1st Source Corporation reports its first-quarter 2026 results today with short sellers quietly but noticeably building positions heading into the number.
The most striking positioning shift is on the short side. SI % FF has jumped 75% over the past month, reaching 1.96% of the free float as of April 24 — still a modest absolute level, but the direction of travel is hard to ignore. Utilization has climbed to 5.63%, nearing its 52-week peak of 5.72%, signalling that available borrow is now close to fully deployed. Cost to borrow remains cheap at 0.50%, so this isn't a technically crowded short. But the pace of new positioning stands out. Options, by contrast, tell a calmer story: the put/call ratio is running just below its 20-day average at 0.039, slightly below the recent norm and nowhere near defensively positioned. The stock itself closed at $73.80, up nearly 1% on Monday but off about 1.3% on the week, recovering within an 8% monthly gain that has taken shares back toward multi-year highs.
The bull and bear debate for SRCE comes down to fee income resilience versus deposit pressure. Bulls point to the 4% growth in core fee income, strength in wealth management and specialty finance — aircraft, construction equipment, renewables — and a loan portfolio that expanded by $235 million in Q2. The loan-to-deposit ratio of 93% and a robust credit loss reserve underpin confidence in balance sheet quality. Bears focus on declining interest-bearing deposits, flagging both a 5% drop in time deposits and a 9% fall in savings as signs of customer attrition. Margin pressure and the risk of higher credit costs in a slowing economy round out the cautious case. Analyst opinion is split along familiar lines. Piper Sandler lifted its Overweight target to $88 just yesterday — a $5 raise — while DA Davidson held its Neutral stance with a $74 target unchanged. The $78 consensus mean implies modest upside from current levels. Neither camp has shifted conviction materially.
Ownership adds an interesting layer. Christopher Murphy, likely a related party, holds over 18% of shares outstanding.
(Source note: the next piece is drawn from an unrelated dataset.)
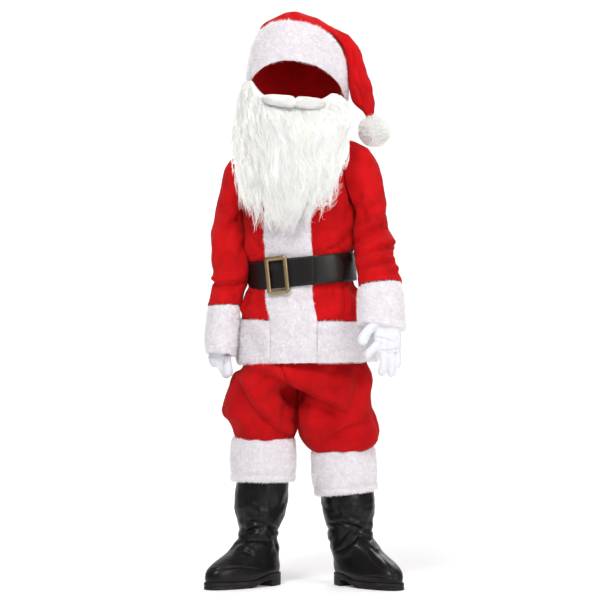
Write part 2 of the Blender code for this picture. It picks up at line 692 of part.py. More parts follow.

The next three largest institutional holders — BlackRock, Dimensional, and Vanguard — all added to positions through Q1 2026, with Vanguard's addition of 122,000 shares the most notable. The most recent insider transactions, two executive sells in December at $66, are now stale and predated the recent price appreciation. EPS momentum scores are solid over 30 days but have faded on a 90-day view, consistent with a stock that has re-rated but may face tougher forward comparisons. Peers closed mixed Monday, with NBTB down over 4% and MBWM off nearly 6% on the week — a weaker regional bank backdrop that gives the print added context.
Today's release will test whether SRCE's fee income and specialty lending engine can sustain the margin and growth trajectory that justified the stock's 17% year-to-date move.